Coca-Cola — Warren Buffett’s oldest stock position
Warren Buffett first bought Coca-Cola (NYSE: KO) stock in 1988. Accordingly, the soft drinks manufacturer was actually a stalwart of Buffett’s portfolio even before the relatively mild US recession in the early 1990s.
Berkshire acquired 400m Coca-Cola shares at around $3.25 per share. It’s never sold a single one. The Coca-Cola share price is now over $65, meaning the holding is valued in excess of $26bn today — a stunning unrealised gain of over 2,000%. On top of that, Warren Buffett (or at least, Berkshire Hathaway) earns an annual dividend yield above 50% on his initial investment.
Today, Coca-Cola’s in good financial shape. Net revenues grew 17% in 2021, operating income was up 15% and cash flow increased 28%. Moreover, the company continues to innovate with a new product range for 2022, including Coca-Cola with Coffee Mocha.
Based on consensus forecasts, the stock is arguably pricey at present, trading at 27x current year earnings. Nevertheless, I think there’s still value in this high-margin, cash-generative business that has increased its dividend regularly for the past 59 years.

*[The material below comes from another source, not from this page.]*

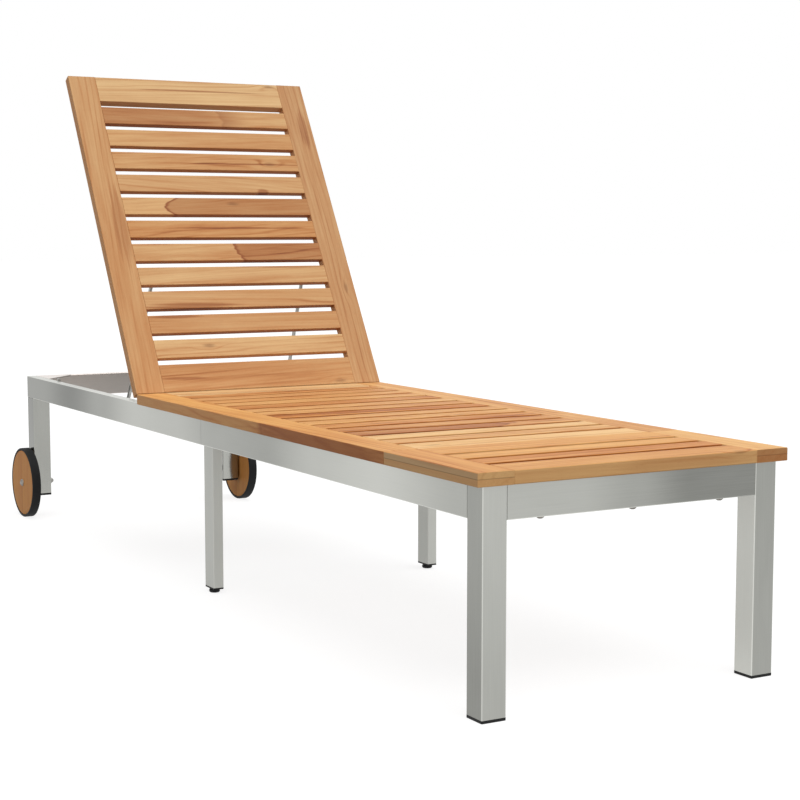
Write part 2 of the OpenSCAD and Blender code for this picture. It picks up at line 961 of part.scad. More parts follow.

American Express — Berkshire’s third-largest stock holding
Warren Buffett first invested in American Express (NYSE: AXP) back in 1963, when it was a young company mired in scandal, but began building the stake he owns today in 1993. Currently, the billionaire holds 151.6m shares, worth $29bn in total.
The American Express share price is up nearly 22% over 12 months. Last year, revenue grew 17% and total cardholder spending rose 25%. Additionally, AmEx recently raised its dividend by 20% to $0.52 per share.
Looking ahead, American Express stock should benefit from a continued recovery in the travel sector. Travel consultancy and associated card rewards have been historically important revenue streams.
As monetary policy tightens, the US economy may enter a recession in 2023. This could negatively impact the AmEx share price if consumer spending falls. However, the card payment company has always rebounded after recessionary shocks before and its long-term prospects still look good to me.
Would I buy?
A bear market could be imminent, but studying Warren Buffett’s long-term investing approach eases my worries. Buying and holding carefully selected stocks through thick and thin has handsomely rewarded the Oracle of Omaha over decades.
American Express and Coca-Cola currently trade near all-time highs. This could mean further upside is limited. Indeed, Berkshire built both positions years ago at considerably cheaper prices than today. However, they’re still in its top four stock market holdings, with no signs of selling.
In Buffett’s own words: “It’s far better to buy a wonderful company at a fair price than a fair company at a wonderful price.” AmEx and Coca-Cola are clearly wonderful companies in his view. That’s good enough for me.
Warren Buffett has a unique gift for identifying wonderful companies at wonderful prices. I’ll settle for those same companies at fair prices. I’d buy both shares today.